La respuesta mundial está siendo escasa, lenta y desesperante. España es uno de los primeros países en responder y el Gobierno de José Luis Rodríguez Zapatero ha enviado ya dos aviones cargados con cuarenta toneladas de alimentos y útiles de primera necesidad. La Junta de Andalucía, a través de su consejero de presidencia, Gaspar Zarrías, ha conectado inmediatamente con las autoridades cubanas y las primeras ayudas ya han sido puestas a disposición de la reconstrucción del país. Pero no es suficiente.

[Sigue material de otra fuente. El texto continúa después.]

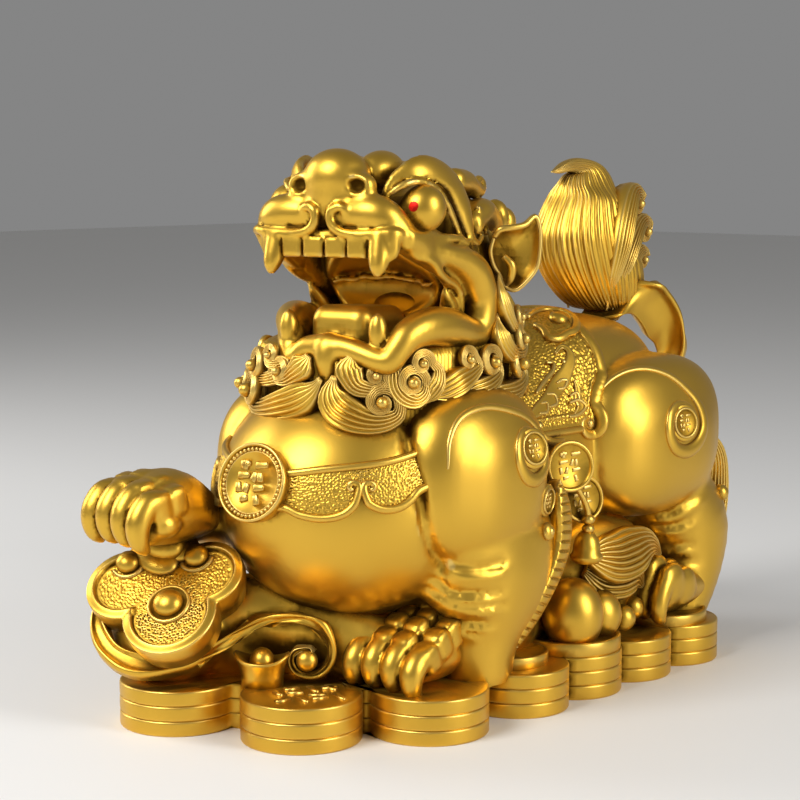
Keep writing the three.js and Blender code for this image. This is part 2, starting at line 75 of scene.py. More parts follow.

Lo que está en juego no es solamente ayuda humanitaria desde las profundidades de la sangre compartida. Hay mucho más. La rebelión frente a la miseria moral del sistema político norteamericano impone ayudar a Cuba para que recupere su nivel de flotación y pueda seguir con sus debates internos, con los proyectos de reforma emprendidos por el gobierno de Raúl Castro y con los mecanismos que permitan que el pueblo cubano tome las riendas de su destino en libertad, sin injerencias externas y sin presiones internas. Se trata sencillamente de un asunto de dignidad.